Dass er auch hinein in die Kunstwelt fand, liegt unter anderem an der Schweizerin Stephanie Rebonati. Sie ist die Mitherausgeberin von Armandos erster Monografie «A Few of My Favorites» in der Edition Patrick Frey. «Wir haben Armando nicht gefunden, er war schon da», betont sie. Als erstes sei der Sänger Sedon Pepper 2015 in einem Secondhandladen auf Armandos Bilder gestossen. Er wollte mehr über den Künstler wissen und hinterliess seine Telefonnummer im Laden. Ein Jahr später bekam er einen Anruf von Armando.

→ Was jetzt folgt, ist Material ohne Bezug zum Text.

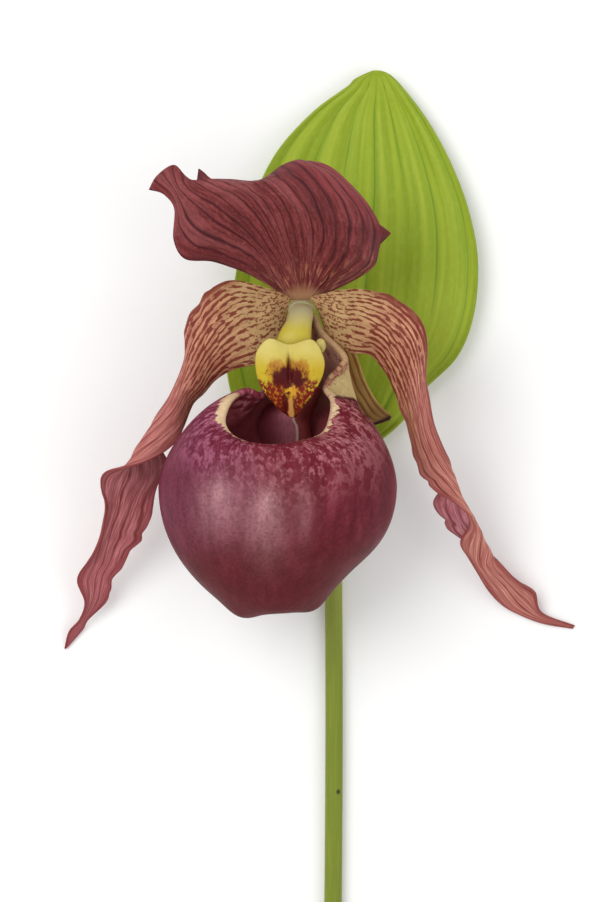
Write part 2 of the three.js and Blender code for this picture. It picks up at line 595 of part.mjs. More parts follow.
const flower = new THREE.Group();
flower.add(
  stem(),
  ovary(),
  bract(),
  dorsalSepal(),
  synsepal(),
  petal('petal_left', LEFT_PETAL_STATIONS, LEFT_PETAL_FRILLS),
  petal('petal_right', RIGHT_PETAL_STATIONS, RIGHT_PETAL_FRILLS),
  lip(),
  lipFold(),
  column(),
  staminode(),
  lobe('anther_left', [-17.8, -13.2, 35.4], ANTHER_HALF_SIZES, 20, 0xc9b765),
  lobe('anther_right', [-5.1, -12.7, 35.6], ANTHER_HALF_SIZES, 20, 0xc9b765),
  lobe('stigma', [-11.4, -17.4, 34.2], [3, 2.3, 0.9], 20, 0xb9a76a),
);

export default flower;
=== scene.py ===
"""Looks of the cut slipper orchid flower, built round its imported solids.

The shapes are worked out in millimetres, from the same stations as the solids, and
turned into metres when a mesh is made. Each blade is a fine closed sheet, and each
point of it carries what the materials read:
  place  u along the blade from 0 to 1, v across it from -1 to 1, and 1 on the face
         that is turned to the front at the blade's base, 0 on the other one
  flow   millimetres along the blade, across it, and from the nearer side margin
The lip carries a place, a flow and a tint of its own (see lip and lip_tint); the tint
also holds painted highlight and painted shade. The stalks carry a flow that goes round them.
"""

import bpy
import numpy as np
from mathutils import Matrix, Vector


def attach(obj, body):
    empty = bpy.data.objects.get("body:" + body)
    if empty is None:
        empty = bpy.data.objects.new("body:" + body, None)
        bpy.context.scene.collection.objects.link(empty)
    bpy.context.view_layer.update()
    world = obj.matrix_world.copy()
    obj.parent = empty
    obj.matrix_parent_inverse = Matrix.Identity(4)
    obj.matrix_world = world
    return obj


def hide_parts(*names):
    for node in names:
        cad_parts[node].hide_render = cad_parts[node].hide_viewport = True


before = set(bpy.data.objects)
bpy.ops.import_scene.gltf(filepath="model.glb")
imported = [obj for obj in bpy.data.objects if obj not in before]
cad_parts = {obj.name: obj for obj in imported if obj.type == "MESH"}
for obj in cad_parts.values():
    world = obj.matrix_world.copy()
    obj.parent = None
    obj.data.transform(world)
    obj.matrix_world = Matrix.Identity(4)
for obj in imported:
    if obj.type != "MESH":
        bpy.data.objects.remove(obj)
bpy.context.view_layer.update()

MM = 0.001

# ---- Shape, in millimetres ----
# The solids have the same values, but for three: here the petals and sepals are thinner,
# and the stem's node lies 0.55 mm and the column's foot 0.8 mm nearer to the ovary.

BLADE_THICKNESS = 0.8
THIN_BLADE = 0.6
LIP_WALL = 1.0
STEM_RADIUS = 2.2
STEM_CUT_END_Y = -163
STEM_NODE_Y = -43.05
STEM_NODE_RADIUS = 2.7
STEM_NODE_LENGTH = 5
STEM_BOW = 0.4
STEM_CENTRE_X = -1.9

# How far apart the valleys between the leaf's pleats lie, as a share of half its width.
PLEAT_SPACING = 0.3
PLEAT_HEIGHT = 0.6
PETAL_RUFFLE_HEIGHT = 0.4
PETAL_RUFFLE_WAVES = 7

# The ovary's centre line, from the stem's node to the back of the bloom, and its radii.
OVARY_CENTRES = [
    [-2.2, -43, 3.9], [-2.6, -35, 4.2], [-3.8, -26, 5.2], [-5.8, -17.5, 7.6],
    [-8, -9.5, 11.2], [-9.6, -4.4, 15.6], [-9.8, -3, 19.6],
]
OVARY_RADII = [1.9, 2.3, 2.8, 2.6, 3.2]
OVARY_RIBS = 6
# How high a rib stands, as a share of the radius.
OVARY_RIB_SHARE = 0.07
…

Kurz darauf kam er auf einem Treppenabsatz in Brooklyn mit Stephanie Rebonati darüber ins Gespräch.

Den ständigen Drang zu malen.
Bild: Patrick Frey Edition

Die Autorin und Kunstbuch-Herausgeberin hat sich zwei Jahre Zeit genommen, Armando Alleyne kennen zu lernen. «Er ist der wahrste Künstler, den ich kenne», sagt sie, «er hat diesen ständigen Drang zu malen und einen ganz eigenen Stil». Zusammen mit einer Co-Herausgeberin, dem Künstler und einem jungen Grafikteam aus Brooklyn wurde jedes Detail des Buches gemeinsam entwickelt, von der Farbe des Papiers über den besonderen Aufbau –­ Bilder vor Text. 2021 ist die Monografie vom Bundesamt für Kultur zu einem der «schönsten Schweizer Bücher» des Jahres gekürt worden. «Es gibt mir ein warmes Gefühl, dass es dieses Buch gibt», sagt Stephanie Rebonati, «etwas, das uns alle überdauern wird».

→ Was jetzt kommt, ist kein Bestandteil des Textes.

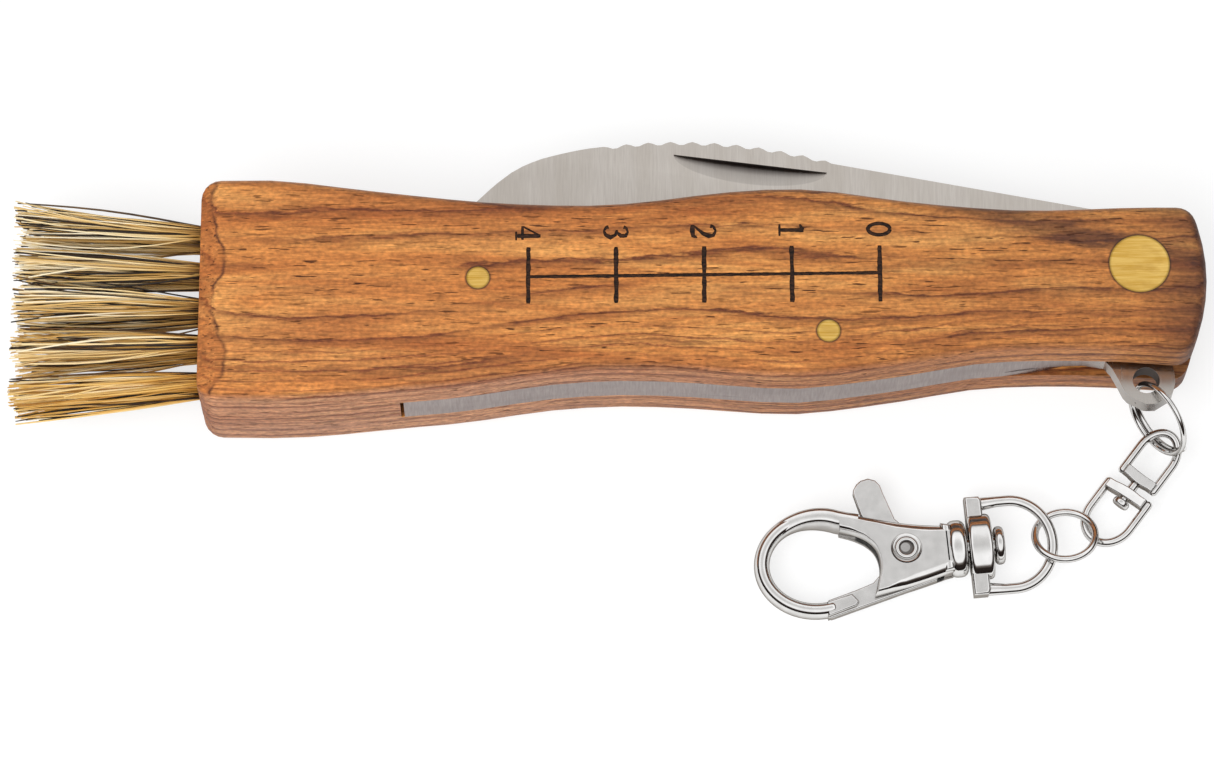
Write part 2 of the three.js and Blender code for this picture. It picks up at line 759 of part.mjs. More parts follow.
function claspBody() {
  const rim = plateRimShares.map(([x, y]) => point(x * plateReach, y * plateRise));
  const plates = roundedPlate(rim, -bodyHeight / 2, bodyHeight / 2, bodyEdgeRound, 2);
  const swing = rodAlongZ(0, 0, -bodyHeight, bodyHeight, gateReach + gateGap, 96);
  const belowCentre = block(
    new THREE.Vector3(hookCentreX - hookWidth, -2 * hookReach, -bodyHeight),
    new THREE.Vector3(0, hookCentreY - hookRise / 2, bodyHeight),
  );
  const hook = wire(hookPath(), hookHeight, hookWidth, 40, 4).subtract(swing.intersect(belowCentre));
  const headStart = eyeStart + eyeBoss + axleGap;
  const axle = rodAlongX(collarStart, headStart + axleRadius / 2, 0, 0, axleRadius, pinSides);
  const head = rodAlongX(headStart, headStart + axleRadius, 0, 0, 2 * axleRadius, pinSides);
  const channel = block(
    new THREE.Vector3(-plateReach * 0.9, -plateReach, -channelHeight / 2),
    new THREE.Vector3(collarStart - axleGap * 3, plateReach, channelHeight / 2),
  );
  const bore = rodAlongZ(0, 0, -bodyHeight, bodyHeight, rivetRadius, pinSides);
  return plates.add(hook).subtract(channel).subtract(bore)
    .add(flange(collarStart, collarEnd, collarWidth / 2))
    .add(axle)
    .add(head);
}

// Lever: a thumb tab above the rivet, and a gate that closes the hook below it.
const leverReach = 9.65;
const leverTop = 9.15;
const thumbShares = [
  [-0.088, 0.445], [-0.192, 0.79], [-0.218, 0.896], [-0.27, 0.967], [-0.353, 1], [-0.446, 0.978],
  [-0.502, 0.932], [-0.544, 0.863], [-0.549, 0.82], [-0.483, 0.523], [-0.38, 0.3], [-0.2, 0.06],
];
const armShares = [
  [-0.22, -0.15], [-0.425, -0.366], [-0.627, -0.437], [-1, -0.55], [-1, -0.81], [-0.878, -0.753],
  [0.334, -0.399], [0.35, -0.345], [0.19, -0.02], [0.17, 0.14],
];
const gateShares = [[-1, -0.575], [-0.685, -0.492], [-0.602, -0.602], [-0.64, -0.66], [-1, -0.77]];
const gateHeight = 2.3;

function claspLever() {
  const place = ([x, y]) => point(x * leverReach, y * leverTop);
  const rim = [...thumbShares, ...armShares].map(place);
  const gate = plate(gateShares.map(place), -gateHeight / 2, gateHeight / 2);
  const swing = rodAlongZ(0, 0, -bodyHeight, bodyHeight, gateReach, 96);
  const bore = rodAlongZ(0, 0, -bodyHeight, bodyHeight, rivetRadius + runningGap, pinSides);
  return plate(rim, -leverThick / 2, leverThick / 2).add(gate).intersect(swing).subtract(bore);
}

function claspRivet() {
  const seat = bodyHeight / 2;
  const roll = rivetFlange - rivetRadius;
  const cap = seat + roll * 0.42;
  const profile = [
    [0, -seat], [rivetRadius * 0.6, -seat], [rivetRadius * 0.75, -cap], [rivetFlange * 0.85, -cap],
    [rivetFlange, -seat - roll * 0.2], [rivetFlange, -seat], [rivetRadius, -seat],
    [rivetRadius, seat], [rivetFlange, seat], [rivetFlange, seat + roll * 0.2],
    [rivetFlange * 0.85, cap], [rivetRadius * 0.75, cap], [rivetRadius * 0.6, seat], [0, seat],
  ];
  return solid(turned(profile, pinSides));
}

// A bent leaf behind the lever that brings the gate back to the hook.
const leafThick = 0.35;

function leverSpring() {
  const wall = collarStart - axleGap * 4;
  const points = [
    point(wall, -rivetFlange * 0.5),
    point(wall, rivetFlange * 0.8),
    point(wall - leafThick * 2, rivetFlange * 1.05),
    point(rivetFlange * 1.4, rivetFlange * 0.95),
  ];
  const back = points.map((corner) => point(corner.x - leafThick, corner.y - leafThick)).reverse();
  return plate([...points, ...back], -leverThick / 2, leverThick / 2);
}

// Rest places of the chain's pieces: steps across the floor from the lanyard tab's hole, and heights
// above that floor.
const ringStep = [1.66, -3.67];
const ringLift = 6.34;
const ringNormal = [0.803, 0.556, -0.214];
const swivelStep = [-1.18, -10.59];
const swivelLift = 2.2;
const swivelTurnDegrees = -127.5;
const swivelDipDegrees = 6.6;
const lowerRollDegrees = 16.5;
const upperRollDegrees = -6;
const jumpStep = [-9.21, -16.56];
const jumpLift = 2.56;
const jumpNormal = [-0.076, 0.367, 0.927];
const claspStep = [-27.5, -18.65];
const claspTurnDegrees = 5;
const eyeRollDegrees = 2.1;
const degree = Math.PI / 180;

const chainPlace = ([x, y], lift) => new THREE.Vector3(tabHoleX + x, y - tabHoleDrop, lift);

// Turns a piece whose own axis is +Z so that it faces along the normal, and +X stays level.
function facing(normal) {
  const front = new THREE.Vector3(...normal).normalize();
  const side = new THREE.Vector3(0, 0, 1).cross(front).normalize().negate();
  const up = front.clone().cross(side);
  return new THREE.Quaternion().setFromRotationMatrix(new THREE.Matrix4().makeBasis(side, up, front));
}

function ringGroup() {
  const group = new THREE.Group();
  group.position.copy(chainPlace(ringStep, ringLift));
  group.quaternion.copy(facing(ringNormal));
  group.add(piece('split_ring', nickel, splitRing()));
  return group;
}

function swivelGroup() {
  const group = new THREE.Group();
  group.position.copy(chainPlace(swivelStep, swivelLift));
  group.rotation.set(0, swivelDipDegrees * degree, swivelTurnDegrees * degree, 'ZYX');
  const lower = piece('lower_swivel_link', nickel, lowerLink());
  lower.position.x = linkGap / 2;
  lower.rotation.x = lowerRollDegrees * degree;
  const upper = piece('upper_swivel_link', nickel, upperLink());
  upper.position.x = -linkGap / 2;
  upper.rotation.set(upperRollDegrees * degree, 0, Math.PI, 'XYZ');
  group.add(upper, lower);
  return group;
}

function jumpGroup() {
  const group = new THREE.Group();
  group.position.copy(chainPlace(jumpStep, jumpLift));
  group.quaternion.copy(facing(jumpNormal));
  group.add(piece('jump_ring', nickel, jumpRing()));
  return group;
}

function claspGroup() {
  const group = new THREE.Group();
  group.position.copy(chainPlace(claspStep, claspLift));
  group.rotation.z = claspTurnDegrees * degree;
  const eye = piece('clasp_eye', nickel, claspEye());
  eye.rotation.x = eyeRollDegrees * degree;
  group.add(
    eye,
    piece('clasp_body', nickel, claspBody()),
    piece('clasp_lever', nickel, claspLever()),
    piece('clasp_rivet', nickel, claspRivet()),
    piece('lever_spring', plateSteel, leverSpring()),
  );
  return group;
}

const knife = new THREE.Group();
knife.add(
  piece('handle_block', wood, handleBlock()),
  piece('rear_liner', plateSteel, liner(slotLow, springLow)),
  piece('front_liner', plateSteel, liner(springHigh, slotHigh)),
  piece('back_spring', plateSteel, backSpring()),
  piece('blade', bladeSteel, blade()),
  piece('pivot_rivet', brass, pivotRivet()),
  piece('rear_spring_pin', brass, rearPin()),
  piece('middle_spring_pin', brass, middlePin()),
  piece('rear_bristles', bristle, bristleRow(-1)),
  piece('front_bristles', bristle, bristleRow(1)),
);
for (const [side, row] of [['rear', -1], ['front', 1]]) {
  tuftPlaces(row).forEach((place, i) => {
    knife.add(piece(`${side}_tuft_anchor_${i + 1}`, plateSteel, anchorBlock(place)));
  });
}
knife.add(ringGroup(), swivelGroup(), jumpGroup(), claspGroup());

export default knife;
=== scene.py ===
# A folding mushroom knife: a hardwood handle with a brush set in its butt and a ruler burnt into its
# face, a curved blade, and a lanyard chain with a swivel clasp. Sizes are in millimetres in the text
# and in metres in the meshes. The knife lies on the rear face of its handle, and +X is the pivot end.
import math
import random

import bpy
from mathutils import Matrix, Vector


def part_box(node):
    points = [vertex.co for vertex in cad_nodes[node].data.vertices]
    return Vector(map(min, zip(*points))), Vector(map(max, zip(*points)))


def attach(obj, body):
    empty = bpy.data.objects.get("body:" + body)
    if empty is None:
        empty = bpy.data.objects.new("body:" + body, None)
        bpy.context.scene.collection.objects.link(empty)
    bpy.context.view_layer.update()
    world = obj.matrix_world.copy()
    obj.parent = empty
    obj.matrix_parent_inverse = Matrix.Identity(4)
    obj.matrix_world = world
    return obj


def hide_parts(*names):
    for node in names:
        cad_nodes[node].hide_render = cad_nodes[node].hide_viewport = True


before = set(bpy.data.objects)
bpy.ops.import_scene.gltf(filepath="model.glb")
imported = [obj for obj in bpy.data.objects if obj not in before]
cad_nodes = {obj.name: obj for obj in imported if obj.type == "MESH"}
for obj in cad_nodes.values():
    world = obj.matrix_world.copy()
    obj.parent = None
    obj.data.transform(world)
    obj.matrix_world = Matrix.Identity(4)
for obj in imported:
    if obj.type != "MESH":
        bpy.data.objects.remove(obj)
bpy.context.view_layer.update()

# The table and its light. The knife lies on a pale sheet under one wide soft lamp, with a white room
# round it. The sheet keeps the soft shadow, and metal sees a dark strip low round the room, wider in front.
MM = 0.001


def colour(code):
    """An sRGB hex code, or a plain level from 0 to 1, as the linear colour that a shader takes."""
    if not isinstance(code, str):
        return (code, code, code, 1.0)
    shares = [int(code[i : i + 2], 16) / 255 for i in (1, 3, 5)]
    linear = [c / 12.92 if c <= 0.04045 else ((c + 0.055) / 1.055) ** 2.4 for c in shares]
    return (*linear, 1.0)


def connect(node, sockets):
    """Gives sockets of a node, listed in order or by name, their values or links from other nodes."""
    for key, value in sockets.items() if isinstance(sockets, dict) else enumerate(sockets):
        if isinstance(value, bpy.types.Node):
            value = value.outputs[0]
        if isinstance(value, bpy.types.NodeSocket):
            tree.links.new(value, node.inputs[key])
        else:
            node.inputs[key].default_value = value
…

Allmählich gewinnt Armando Alleyne auch in New York an Bekanntheit. Die zweite Ausstellung in der Galerie Carracci Art im Finanzdistrikt hat kürzlich mit vielen Verkäufen geendet, es folgte eine Buchpräsentation auf dem Schweizer Konsulat im Mai. Wenn man Armando Alleynes Biografie kennt und seine Bilder sieht, wird deutlich: Hier ist ein grosser Künstler durch schwierige soziale Umstände lange klein gehalten worden. Jetzt bekommt er allmählich Raum.